Die bisherigen Ermittlungen, so heißt es, lassen ein bundesweites Netz von westafrikanischen Zuhältern, eingeschleusten Prostituierten, Geldwäschern, Passverleihern, Dokumentenfälschern und Schleusern vermuten, das sich bis in das europäische Ausland erstreckt.

„Menschenhandel ist ein Kriminalitätsphänomen“, erläuterte Ziercke, „bei dem die Täter ein Abhängigkeitsverhältnis ausnutzen und ihre Opfer durch physische und psychische Gewalt gefügig machen. Viele der Opfer scheuen den Kontakt zu den Strafverfolgungsbehörden, so dass zahlreiche Straftaten im Verborgenen bleiben.“ Eine professionelle Opferbetreuung und die enge Zusammenarbeit mit Fachberatungsstellen seien von zentraler Bedeutung. (pbd)

Kommentar

Hurra, wir haben einige schwarze Frauen verhaftet!

Solche Erfolgsmeldungen lassen mich erschaudern.

Sicher, das Problem des Menschenhandels existiert. Es kann keinen Zweifel geben, dass ein guter Teil der bei uns tätigen Prostituierten afrikanischer Herkunft Reise- und Schlepperkosten abzahlen muss. Einher geht meist ein zumindest fragwürdiger ausländerrechtlicher Status.

Aber glaubt das Bundeskriminalamt ernsthaft, dass es mit Riesen-Razzien gegenüber den schwächsten Gliedern in der Kette das Problem auch nur ansatzweise löst?
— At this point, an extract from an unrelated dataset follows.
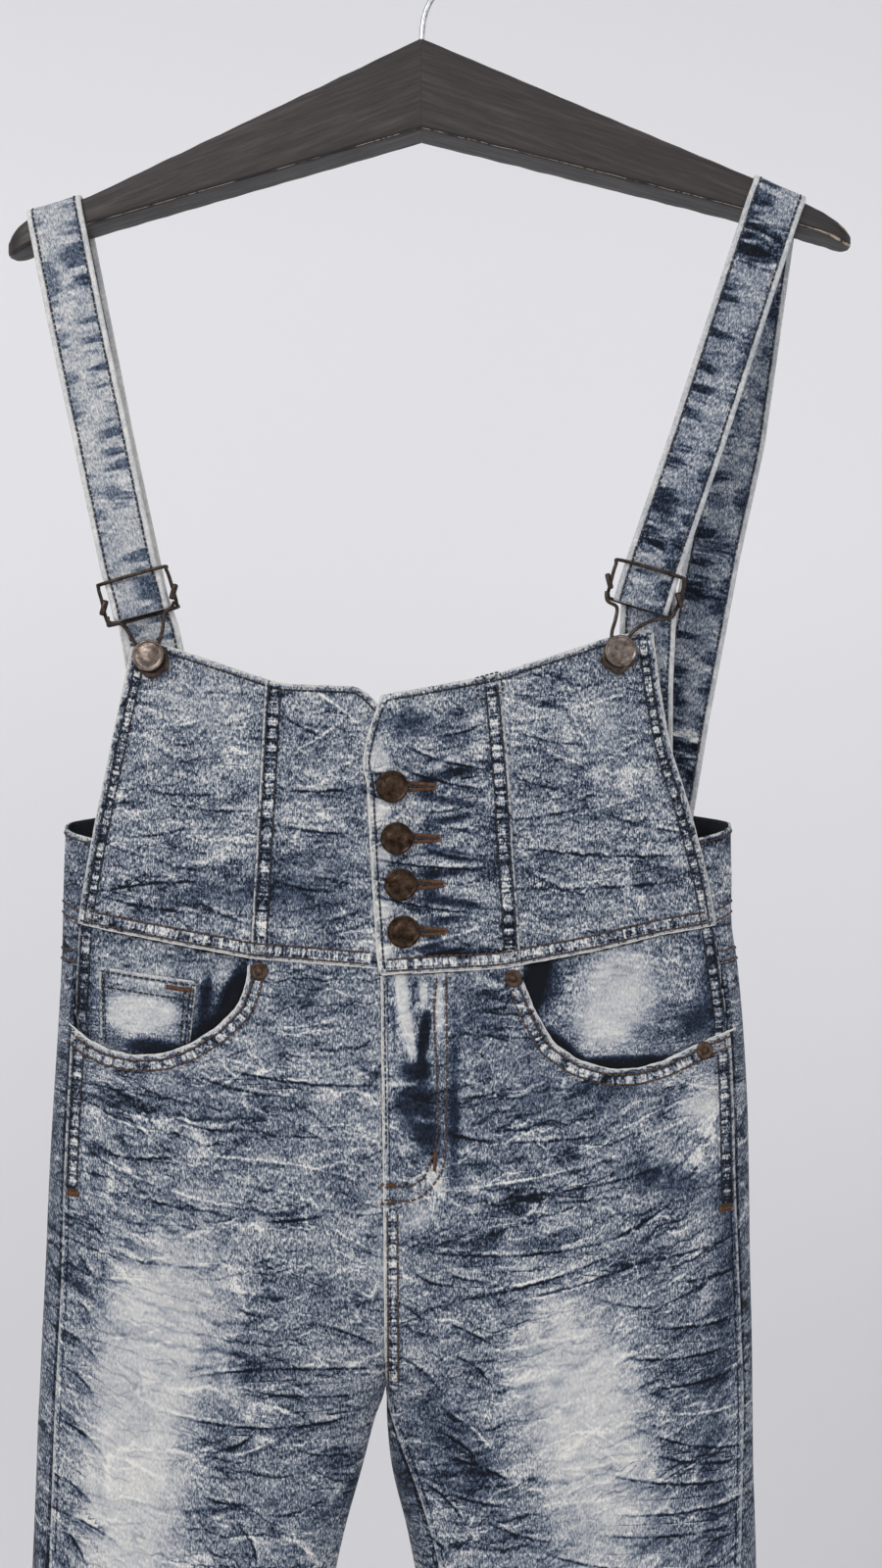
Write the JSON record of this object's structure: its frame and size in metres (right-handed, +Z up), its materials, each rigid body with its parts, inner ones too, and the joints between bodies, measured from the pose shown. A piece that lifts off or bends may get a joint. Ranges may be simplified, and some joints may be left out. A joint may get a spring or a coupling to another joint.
{
  "type": "denim dungarees on a wooden hanger",
  "caption": "Slim denim dungarees with a seamed button-front bib, buckled straps and tapered legs, hung by the straps on a wooden hanger.",
  "frame": {"origin": "inside top of the hanger's hook, where a rail touches it", "axes": "+Z up, the garment's front faces -Y, +X is the viewer's right"},
  "size_m": [0.4461, 0.0807, 1.5079],
  "materials": {
    "denim": "acid-washed stretch denim, matt, crinkled",
    "antique_metal": "antiqued, satin",
    "wood": "dark stain with worn edges",
    "steel": "plated wire"
  },
  "bodies": {
    "root": {"bib_side_left": "denim", "bib_center_left": "denim", "bib_center_right": "denim", "bib_side_right": "denim", "back_upper": "denim", "back_yoke_left": "denim", "back_yoke_right": "denim", "leg_front_left": "denim", "leg_front_right": "denim", "pocket_facing_left": "denim", "pocket_facing_right": "denim", "coin_pocket": "denim", "fly_facing": "denim", "leg_back_left": "denim", "leg_back_right": "denim", "strap_left": "denim", "strap_right": "denim", "strap_tail_left": "denim", "strap_tail_right": "denim", "front_button_1": "antique_metal", "front_button_2": "antique_metal", "front_button_3": "antique_metal", "front_button_4": "antique_metal", "rivet_left": "antique_metal", "rivet_right_inner": "antique_metal", "rivet_right_outer": "antique_metal", "slider_left": "antique_metal", "clasp_left": "antique_metal", "strap_button_left": "antique_metal", "slider_right": "antique_metal", "clasp_right": "antique_metal", "strap_button_right": "antique_metal", "hanger_arm_left": "wood", "hanger_arm_right": "wood", "hanger_hook": "steel"}
  },
  "joints": []
}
Die verhafteten Frauen wissen nichts Verwertbares über die Hintermänner und, das ist gerade bei afrikanischen Schleuserringen unübersehbar, die mächtigen Hinterfrauen.
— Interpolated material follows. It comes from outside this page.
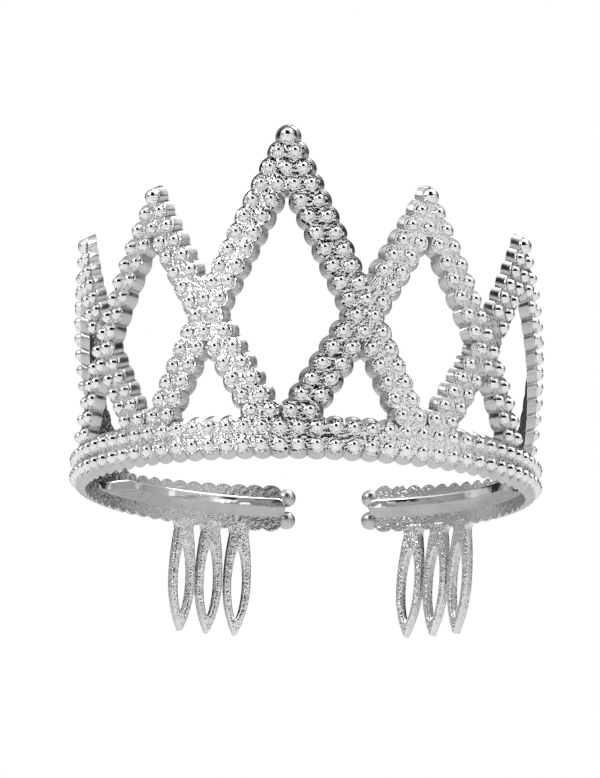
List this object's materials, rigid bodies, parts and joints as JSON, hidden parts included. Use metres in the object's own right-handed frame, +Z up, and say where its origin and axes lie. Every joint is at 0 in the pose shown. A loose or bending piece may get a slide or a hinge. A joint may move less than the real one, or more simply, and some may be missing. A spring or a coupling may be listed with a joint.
{
  "type": "crown",
  "caption": "Silver beaded lattice crown with pointed peaks on a headband, whose springy rear arms carry small looped comb teeth",
  "frame": {"origin": "On the axis of the ring, level with the lower bead row, where the crown sits on the head", "axes": "+Z up through the peaks, -Y to the front peak, +Y to the gap between the arms, +X to the wearer's left"},
  "size_m": [0.1068, 0.1054, 0.0984],
  "materials": {
    "frame_chrome": "metallised silver plastic, satin underside",
    "bead_chrome": "metallised silver plastic, polished",
    "tooth_chrome": "metallised silver plastic, pebbled"
  },
  "bodies": {
    "crown_frame": {"headband": "frame_chrome", "headband_lower_beads": "bead_chrome", "headband_upper_beads": "bead_chrome", "left_centre_bar": "frame_chrome", "left_centre_bar_beads": "bead_chrome", "left_inner_front_bar_lower": "frame_chrome", "left_inner_front_bar_lower_beads": "bead_chrome", "left_inner_front_bar_upper": "frame_chrome", "left_inner_front_bar_upper_beads": "bead_chrome", "left_inner_rear_bar": "frame_chrome", "left_inner_rear_bar_beads": "bead_chrome", "left_outer_front_bar_lower": "frame_chrome", "left_outer_front_bar_lower_beads": "bead_chrome", "left_outer_front_bar_upper": "frame_chrome", "left_outer_front_bar_upper_beads": "bead_chrome", "left_outer_rear_bar": "frame_chrome", "left_outer_rear_bar_beads": "bead_chrome", "left_side_rail": "frame_chrome", "peak_tip_beads": "bead_chrome", "right_centre_bar": "frame_chrome", "right_centre_bar_beads": "bead_chrome", "right_inner_front_bar_lower": "frame_chrome", "right_inner_front_bar_lower_beads": "bead_chrome", "right_inner_front_bar_upper": "frame_chrome", "right_inner_front_bar_upper_beads": "bead_chrome", "right_inner_rear_bar": "frame_chrome", "right_inner_rear_bar_beads": "bead_chrome", "right_outer_front_bar_lower": "frame_chrome", "right_outer_front_bar_lower_beads": "bead_chrome", "right_outer_front_bar_upper": "frame_chrome", "right_outer_front_bar_upper_beads": "bead_chrome", "right_outer_rear_bar": "frame_chrome", "right_outer_rear_bar_beads": "bead_chrome", "right_side_rail": "frame_chrome"},
    "left_arm": {"left_arm": "frame_chrome", "left_arm_lower_beads": "bead_chrome", "left_arm_rail": "frame_chrome", "left_arm_tip_balls": "bead_chrome", "left_arm_upper_beads": "bead_chrome", "left_comb_tooth_1": "tooth_chrome", "left_comb_tooth_2": "tooth_chrome", "left_comb_tooth_3": "tooth_chrome"},
    "right_arm": {"right_arm": "frame_chrome", "right_arm_lower_beads": "bead_chrome", "right_arm_rail": "frame_chrome", "right_arm_tip_balls": "bead_chrome", "right_arm_upper_beads": "bead_chrome", "right_comb_tooth_1": "tooth_chrome", "right_comb_tooth_2": "tooth_chrome", "right_comb_tooth_3": "tooth_chrome"}
  },
  "joints": [
    {"name": "left_arm_flex", "type": "hinge", "parent": "crown_frame", "child": "left_arm", "pos_m": [-0.04431, 0.02721, 0.0019], "axis": [0, 0, 1], "range_deg": [0, 8], "stiffness_Nm_per_rad": 0.15},
    {"name": "right_arm_flex", "type": "hinge", "parent": "crown_frame", "child": "right_arm", "pos_m": [0.04431, 0.02721, 0.0019], "axis": [0, 0, -1], "range_deg": [0, 8], "stiffness_Nm_per_rad": 0.15}
  ]
}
Die Prostituierten haben ein, zwei Handynummern. Eine vom Anwalt, der ihnen gegenüber dem Ausländeramt hilft. Aber im übrigen auch nichts weiß. Unter der anderen Telefonnummer melden sich kleine Lichter wie die Frauen selbst, oft Sozialhilfeempfänger, Arbeiter mit Familie, die sich pro Monat 100 Euro dazu verdienen, indem sie sporadisch Nachrichten weitergeben. Oder auch mal Geld mit Western Union nach Afrika senden. Drahtzieher und Absahner, in Mafiakreisen wären das die Capos und Captains, sind noch durch mindestens ein, zwei weitere „Firewalls“ vom eigentlichen Geschehen abgeschottet. Von den großen Bossen wollen wir mal gar nicht reden. Obwohl man vielleicht öfter mit ihnen redet oder sie im Fernsehen sieht, als man sich das vorstellen kann.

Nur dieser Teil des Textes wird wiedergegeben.